** Provided material **
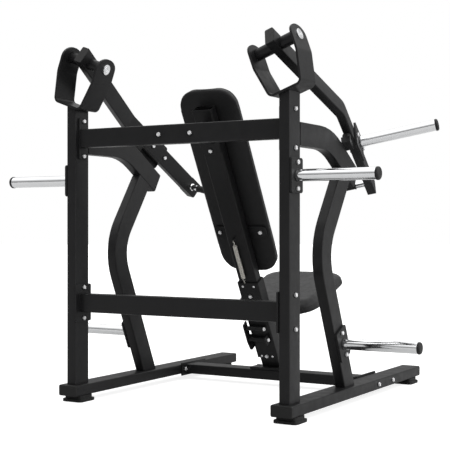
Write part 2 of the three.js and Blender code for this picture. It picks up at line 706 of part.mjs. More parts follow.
// ---------------------------------------------------------------- seat post and back pad
// In the post's frame z runs up the post, y points to the rear, and y = 0 is the post's rear face.

function seatPost() {
  const section = tubeSection(TUBE_WIDTH, TUBE_DEPTH, POST.wall);
  const tube = prism(section, POST.top - POST.bottom, point(0, -TUBE_DEPTH / 2, POST.bottom), X, Y);
  const { radius, length, z, sides } = SPRING_PEG;
  const peg = rod(radius, length + WELD_DEPTH, point(SPRING.x, -WELD_DEPTH, z), Y, sides);
  const inWorld = join(tube, peg).applyMatrix4(postMatrix);
  const trim = 4 * TUBE_WIDTH;
  const plateTop = RAIL_TOP_Z + GAP + POST.plateThickness;
  const baseY = forward((POST_BASE.rear + POST_BASE.front) / 2);
  const below = box(trim, trim, trim, point(0, baseY, plateTop - WELD_DEPTH - trim / 2));
  const plate = box(
    2 * POST.plateHalfX, POST_BASE.front - POST_BASE.rear, POST.plateThickness,
    point(0, baseY, plateTop - POST.plateThickness / 2),
  );
  const heads = [-1, 1].map((side) => boltHead(point(side * POST.plateBoltX, baseY, plateTop), Z));
  return join(cut(inWorld, below), plate, ...heads);
}

function postBracket() {
  const beamFace = forward(BEAM_FORWARD + TUBE_DEPTH / 2) - GAP;
  const flangeMiddle = point(0, beamFace - BRACKET.plate / 2, UPPER_BEAM.z);
  const flange = box(2 * BRACKET.flangeHalfX, BRACKET.plate, BRACKET.flangeHeight, flangeMiddle);
  const section = tubeSection(BRACKET.height, BRACKET.width, TUBE_WALL);
  const reach = 3 * TUBE_WIDTH;
  const tube = prism(section, reach, point(0, beamFace - reach, BRACKET.z), Z, X);
  const trim = 2 * reach;
  const postSpace = box(trim, trim, 2 * trim, point(0, GAP - trim / 2, 0)).applyMatrix4(postMatrix);
  const padHeight = BRACKET_PAD.high - BRACKET_PAD.low;
  const postPlate = box(
    2 * BRACKET_PAD.halfX, BRACKET.plate, padHeight,
    point(0, GAP + BRACKET.plate / 2, BRACKET_PAD.low + padHeight / 2),
  ).applyMatrix4(postMatrix);
  const head = boltHead(point(0, GAP + BRACKET.plate, BRACKET_PAD.bolt), Y).applyMatrix4(postMatrix);
  const ventStart = point(0, beamFace + BRACKET.plate, BRACKET.z);
  const vent = rod(BEAM_VENT_RADIUS, 3 * BRACKET.plate, ventStart, point(0, -1, 0));
  return cut(join(cut(tube, postSpace), flange, postPlate, head), vent);
}

function padBracket() {
  const outline = roundedRect(2 * PAD_BRACKET.halfX, PAD_BRACKET.height, PAD_BRACKET.corner);
  const plate = prism(outline, PAD_BRACKET_THICKNESS, point(0, PAD_BRACKET_THICKNESS / 2, 0), X, Z);
  const heads = [-1, 1].map((side) => boltHead(
    point(side * PAD_BRACKET.boltX, PAD_BRACKET_THICKNESS / 2, 0), Y,
  ));
  return join(plate, ...heads);
}

function backRest() {
  const group = postFrame();
  const padDepth = BACK_PAD.far - BACK_PAD.near;
  const outline = roundedRect(2 * BACK_PAD.halfX, BACK_PAD.top - BACK_PAD.bottom, BACK_PAD.corner);
  const middle = point(0, -BACK_PAD.near, (BACK_PAD.top + BACK_PAD.bottom) / 2);
  const pad = prism(outline, padDepth, middle, X, Z, PAD_CORNER_SEGMENTS);
  group.add(piece('back_pad', pad, 'vinyl'));
  for (const level of ['lower', 'upper']) {
    const bracket = piece(`back_pad_${level}_bracket`, padBracket(), 'frame_paint');
    bracket.position.set(0, -TUBE_DEPTH - GAP - PAD_BRACKET_THICKNESS / 2, PAD_BRACKET[level]);
    group.add(bracket);
  }
  return group;
}

// ---------------------------------------------------------------- sliding seat

function seatCarriage() {
  const height = SLEEVE.top - SLEEVE.bottom;
  const sleeveMiddle = -TUBE_DEPTH / 2;
  const sleeve = prism(
    tubeSection(SLEEVE.width, SLEEVE.depth, SLEEVE.wall, TUBE_CORNER), height,
    point(0, sleeveMiddle, SLEEVE.bottom), X, Y,
  );
  const front = sleeveMiddle - SLEEVE.depth / 2;
  const plateLength = SEAT_PLATE.front - SEAT_PLATE.rear;
  const underPad = -SEAT.thickness - GAP;
  const plateUnderside = underPad - SEAT_PLATE.thickness + WELD_DEPTH;
  const plate = box(
    2 * SEAT_PLATE.halfX, plateLength, SEAT_PLATE.thickness,
    point(0, -SEAT_PLATE.rear - plateLength / 2, underPad - SEAT_PLATE.thickness / 2),
  ).applyMatrix4(seatInPost);
  const onPlate = (distance) => point(0, -distance, plateUnderside).applyMatrix4(seatInPost);
  const plateRear = onPlate(SEAT_PLATE.rear);
  const plateFront = onPlate(SEAT_PLATE.front - GUSSET.inset);
  const onSleeve = front + 2 * WELD_DEPTH;
  const gussetBottom = SLEEVE.bottom + GUSSET.inset;
  const outline = polygon([
    [front - GUSSET.toe, gussetBottom], [plateFront.y, plateFront.z - GUSSET.nose],
    [plateFront.y, plateFront.z], [plateRear.y, plateRear.z],
    [onSleeve, plateRear.z + GUSSET.inset], [onSleeve, gussetBottom],
  ]);
  const gussets = [-1, 1].map((side) => prism(
    outline, GUSSET.thickness, point(side * GUSSET.x - GUSSET.thickness / 2, 0, 0), Y, Z,
  ));
  const rear = sleeveMiddle + SLEEVE.depth / 2;
  const heads = [SLEEVE.upperBolt, SLEEVE.lowerBolt].map((z) => boltHead(point(0, rear, z), Y));
  const lugReach = LATCH.y + LATCH.radius;
  const lugX = LATCH.innerX - GAP - LUG.thickness / 2;
  const lugY = rear - WELD_DEPTH + lugReach / 2;
  const lug = box(LUG.thickness, lugReach, LUG.height, point(lugX, lugY, LATCH.pivot));
  return join(sleeve, plate, ...gussets, ...heads, lug);
}

// The latch turns about its lower cross tube and pulls the upper one out of the post's notches.
function seatLatch() {
  const outerX = LATCH.plateX + LATCH.plateThickness;
  const along = outerX - LATCH.innerX;
  const tubes = [LATCH.pivot, LATCH.roller].map((z) => rod(
    LATCH.radius, along, point(LATCH.innerX, LATCH.y, z), X,
  ));
  const side = polygon(LATCH_OUTLINE);
  const plate = prism(side, LATCH.plateThickness, point(LATCH.plateX, 0, 0), Y, Z);
  const ahead = point(0, -1, 0);
  const [lever, knob] = [LEVER, KNOB].map(({ radius, start, length, sides }) => rod(
    radius, length, point(LATCH.plateX + LATCH.plateThickness / 2, start, LEVER.z), ahead, sides,
  ));
  return join(...tubes, plate, lever, knob);
}

function counterbalanceSpring() {
  const { x, y, radius, hookRadius, sides, hookSides } = SPRING;
  const body = rod(radius, SPRING.top - SPRING.bottom, point(x, y, SPRING.bottom), Z, sides);
  const wireLength = SPRING_ENDS.top - SPRING_ENDS.bottom;
  const wire = rod(hookRadius, wireLength, point(x, y, SPRING_ENDS.bottom), Z, hookSides);
  return join(body, wire);
}

function slidingSeat() {
  const group = postFrame();
  group.add(piece('seat_carriage', seatCarriage(), 'frame_paint'));
  group.add(piece('seat_latch', seatLatch(), 'frame_paint'));
  group.add(piece('counterbalance_spring', counterbalanceSpring(), 'zinc'));
  return group;
}

function seatOutline() {
  const rearX = SEAT.halfX - SEAT.rearCorner;
  const frontX = SEAT.halfX - SEAT.frontCorner;
  const frontY = SEAT.frontCorner - SEAT.length;
  const outline = new THREE.Shape();
  outline.moveTo(-frontX, -SEAT.length);
  outline.absarc(frontX, frontY, SEAT.frontCorner, -Math.PI / 2, 0, false);
  outline.absarc(rearX, -SEAT.rearCorner, SEAT.rearCorner, 0, Math.PI / 2, false);
  outline.absarc(-rearX, -SEAT.rearCorner, SEAT.rearCorner, Math.PI / 2, Math.PI, false);
  outline.absarc(-frontX, frontY, SEAT.frontCorner, Math.PI, 1.5 * Math.PI, false);
  outline.closePath();
  return outline;
}

function seat() {
  const group = seatFrame();
  const pad = prism(seatOutline(), SEAT.thickness, point(0, 0, -SEAT.thickness), X, Y, PAD_CORNER_SEGMENTS);
  group.add(piece('seat_pad', pad, 'vinyl'));
  return group;
}

// ---------------------------------------------------------------- whole machine

const machine = new THREE.Group();
const left = leftSide();
machine.add(left, mirrored(left));
machine.add(piece('front_cross_tube', frontCrossTube(), 'frame_paint'));
machine.add(piece('upper_beam', upperBeam(), 'frame_paint'));
machine.add(piece('lower_beam', crossBeam(LOWER_BEAM), 'frame_paint'));
machine.add(piece('seat_post', seatPost(), 'frame_paint'));
machine.add(piece('post_bracket', postBracket(), 'frame_paint'));
machine.add(backRest(), slidingSeat(), seat());

export default machine;
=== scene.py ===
import json
import math

import bmesh
import bpy
import numpy as np
from mathutils import Matrix, Vector
from mathutils.bvhtree import BVHTree


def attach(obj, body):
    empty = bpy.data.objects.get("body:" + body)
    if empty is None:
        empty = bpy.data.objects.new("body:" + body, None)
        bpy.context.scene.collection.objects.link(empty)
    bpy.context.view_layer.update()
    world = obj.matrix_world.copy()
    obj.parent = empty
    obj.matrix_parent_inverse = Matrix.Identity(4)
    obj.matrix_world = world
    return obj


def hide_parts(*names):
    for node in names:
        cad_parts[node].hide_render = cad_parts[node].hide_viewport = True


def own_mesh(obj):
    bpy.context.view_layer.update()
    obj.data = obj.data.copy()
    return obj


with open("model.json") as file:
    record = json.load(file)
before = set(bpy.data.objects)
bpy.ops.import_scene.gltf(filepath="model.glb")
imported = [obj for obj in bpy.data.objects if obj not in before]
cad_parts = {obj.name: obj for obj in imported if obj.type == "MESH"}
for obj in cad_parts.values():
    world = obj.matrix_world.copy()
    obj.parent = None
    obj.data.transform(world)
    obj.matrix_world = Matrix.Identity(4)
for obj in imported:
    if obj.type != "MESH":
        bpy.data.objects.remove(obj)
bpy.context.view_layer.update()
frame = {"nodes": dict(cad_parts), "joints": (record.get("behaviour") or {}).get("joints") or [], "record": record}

MM = 0.001
SIDES = ("left", "right")
NODES = frame["nodes"]
JOINTS = {joint["name"]: joint for joint in frame["joints"]}
BODY_OF = {
    node: body
    for body, members in frame["record"]["behaviour"]["bodies"].items()
    for node in members
}
SLOT_OF = {part["node"]: part["material_slot"] for part in frame["record"]["subparts"]}


# ------------------------------------------------------------------ camera and light

CAMERA_AT = Vector((-2.5461, 4.5678, 0.8059))
CAMERA_AZIMUTH = 210.493
CAMERA_LENS = 86.14
SENSOR_WIDTH = 36


def make_camera():
    data = bpy.data.cameras.new("camera")
    data.lens = CAMERA_LENS
    data.sensor_width = SENSOR_WIDTH
    data.clip_end = 60
    camera = bpy.data.objects.new("camera", data)
    camera.location = CAMERA_AT
    camera.rotation_euler = (math.radians(90), 0, math.radians(CAMERA_AZIMUTH))
    bpy.context.scene.collection.objects.link(camera)
    bpy.context.scene.camera = camera


def node(tree, kind, **values):
    made = tree.nodes.new(kind)
    for key, value in values.items():
        setattr(made, key, value)
    return made


def ramp(tree, source, low, high, from_low=0.0, from_high=1.0):
    """Maps a value smoothly from one range to another."""
    made = node(tree, "ShaderNodeMapRange", interpolation_type="SMOOTHSTEP")
    made.inputs["From Min"].default_value = from_low
    made.inputs["From Max"].default_value = from_high
    made.inputs["To Min"].default_value = low
    made.inputs["To Max"].default_value = high
    tree.links.new(source, made.inputs["Value"])
    return made.outputs["Result"]


def math_node(tree, operation, first, second):
    made = node(tree, "ShaderNodeMath", operation=operation)
    for socket, value in zip(made.inputs, (first, second)):
        if isinstance(value, (int, float)):
            socket.default_value = value
        else:
            tree.links.new(value, socket)
    return made.outputs[0]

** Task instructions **
Give only the count of lines in the data that include the string "behaviour".

** Response to this task **
2